As such, there is pressure to decrease the size of the vocabulary when using a bag-of-words model.
There are simple text cleaning techniques that can be used as a first step, such as:
- Ignoring case
- Ignoring punctuation
- Ignoring frequent words that don’t contain much information, called stop words, like “a,” “of,” etc.
- Fixing misspelled words.
- Reducing words to their stem (e.g. “play” from “playing”) using stemming algorithms.
A more sophisticated approach is to create a vocabulary of grouped words. This both changes the scope of the vocabulary and allows the bag-of-words to capture a little bit more meaning from the document.
In this approach, each word or token is called a “gram”. Creating a vocabulary of two-word pairs is, in turn, called a bigram model. Again, only the bigrams that appear in the corpus are modeled, not all possible bigrams.
An N-gram is an N-token sequence of words: a 2-gram (more commonly called a bigram) is a two-word sequence of words like “please turn”, “turn your”, or “your homework”, and a 3-gram (more commonly called a trigram) is a three-word sequence of words like “please turn your”, or “turn your homework”.
— Page 85, Speech and Language Processing, 2009.

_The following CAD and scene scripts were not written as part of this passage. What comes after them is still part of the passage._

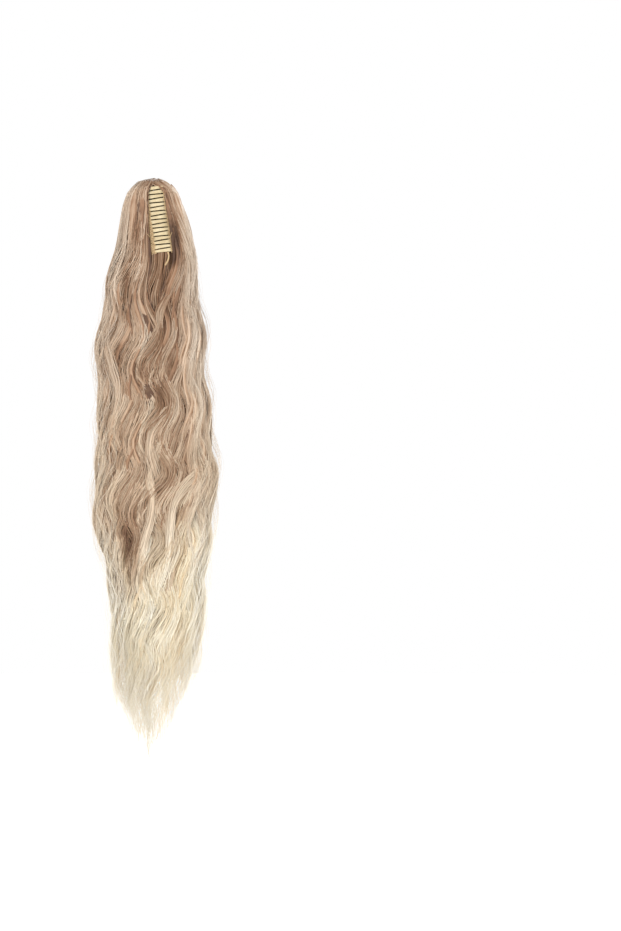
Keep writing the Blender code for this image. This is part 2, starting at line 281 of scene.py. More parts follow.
def cream_net():
    finish = Finish("cream_net")
    where = finish.place()
    weave = finish.bands(where, 420.0, 2.5)
    cloud = finish.noise(where, 260.0)
    base = finish.ramp(cloud, [(0.3, colour(160, 136, 92)), (0.7, colour(192, 170, 126))])
    base = finish.mix(0.35 * weave, base, colour(138, 110, 70))
    normal = finish.bump(weave, 0.5, 0.0004)
    return finish.set(Base_Color=base, Roughness=0.75, Normal=normal)


def sewing_thread():
    finish = Finish("sewing_thread")
    where = finish.place()
    turned = finish.node("Mapping", None, {"Vector": where, "Rotation": (0, 0.6, 0)})
    ply = finish.bands(turned, 330.0, 0.6)
    fuzz = finish.noise(where, 700.0)
    base = finish.ramp(fuzz, [(0.25, colour(190, 160, 116)), (0.75, colour(216, 190, 148))])
    base = finish.mix(0.4 * ply, base, colour(160, 126, 84))
    normal = finish.bump(ply, 0.6, 0.0004)
    return finish.set(Base_Color=base, Roughness=0.7, Normal=normal)


def spring_steel():
    finish = Finish("spring_steel")
    where = finish.place()
    brushed = finish.noise(where, 300.0, 3.0, (1, 1, 12))
    base = finish.ramp(brushed, [(0.3, colour(150, 148, 144)), (0.7, colour(196, 194, 190))])
    rough = 0.28 + 0.2 * brushed
    return finish.set(Base_Color=base, Metallic=1.0, Roughness=rough)


CLIP_FINISHES = {
    "jaw_left": cream_plastic(),
    "net_left": cream_net(),
    "thread_tail": sewing_thread(),
    "hinge_pin": spring_steel(),
}
TWINS = {"jaw_right": "jaw_left", "net_right": "net_left", "hinge_spring": "hinge_pin"}
for twin, original in TWINS.items():
    CLIP_FINISHES[twin] = CLIP_FINISHES[original]
for name, material in CLIP_FINISHES.items():
    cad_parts[name].data.materials.clear()
    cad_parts[name].data.materials.append(material)
print("clip finishes:", len(CLIP_FINISHES))

# %% [markdown]
# ## The outline of the hair
# One table gives the hair's edges at each height, the same that the solids were made from, with
# looser ends at the bottom. `outline_at` reads it on a smooth curve. `hair_form` gives a point on
# the outside: `turn` runs round the hair from +X by the back, so 0.75 is the middle of the front.
# All of it works on whole arrays, so many strands are placed at once. All lengths from here on
# are in millimetres.

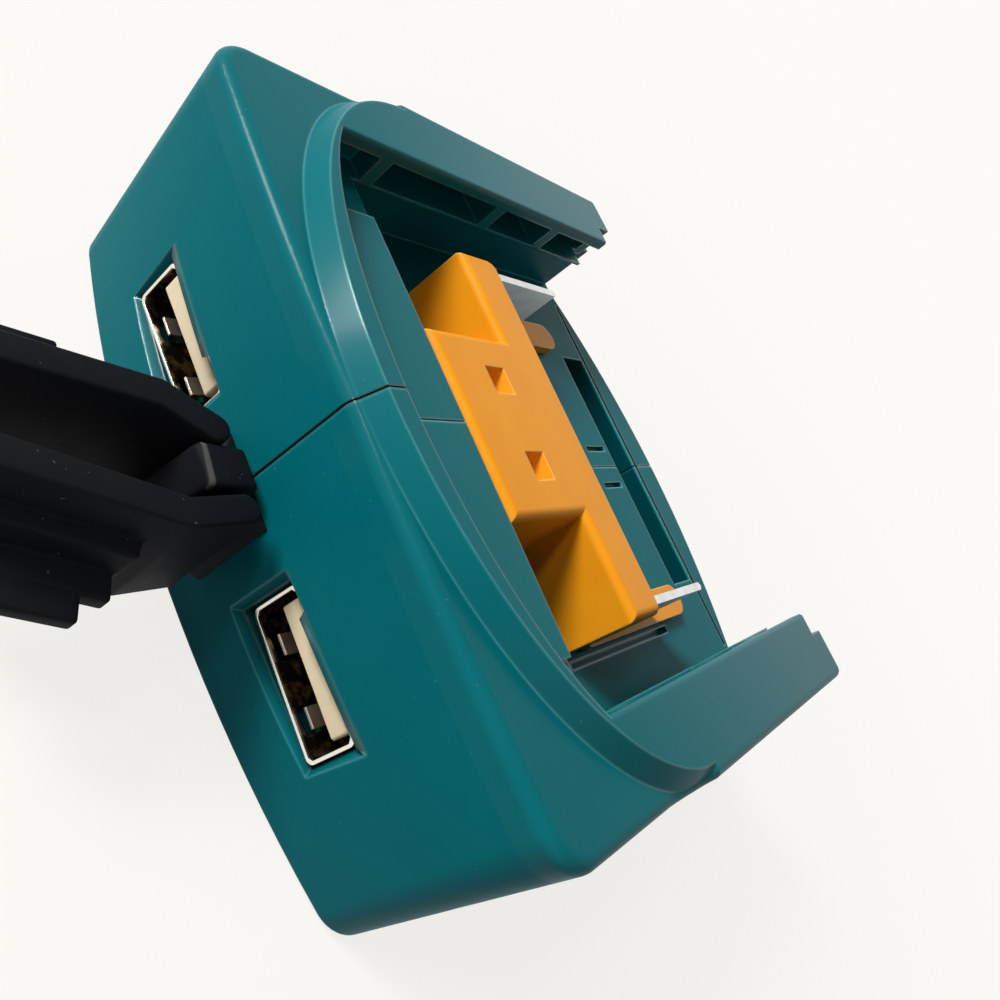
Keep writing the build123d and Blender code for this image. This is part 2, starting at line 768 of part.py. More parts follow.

For example, the bigrams in the first line of text in the previous section: “It was the best of times” are as follows:
- “it was”
- “was the”
- “the best”
- “best of”
- “of times”
A vocabulary then tracks triplets of words is called a trigram model and the general approach is called the n-gram model, where n refers to the number of grouped words.
Often a simple bigram approach is better than a 1-gram bag-of-words model for tasks like documentation classification.
a bag-of-bigrams representation is much more powerful than bag-of-words, and in many cases proves very hard to beat.
— Page 75, Neural Network Methods in Natural Language Processing, 2017.
Scoring Words
Once a vocabulary has been chosen, the occurrence of words in example documents needs to be scored.
In the worked example, we have already seen one very simple approach to scoring: a binary scoring of the presence or absence of words.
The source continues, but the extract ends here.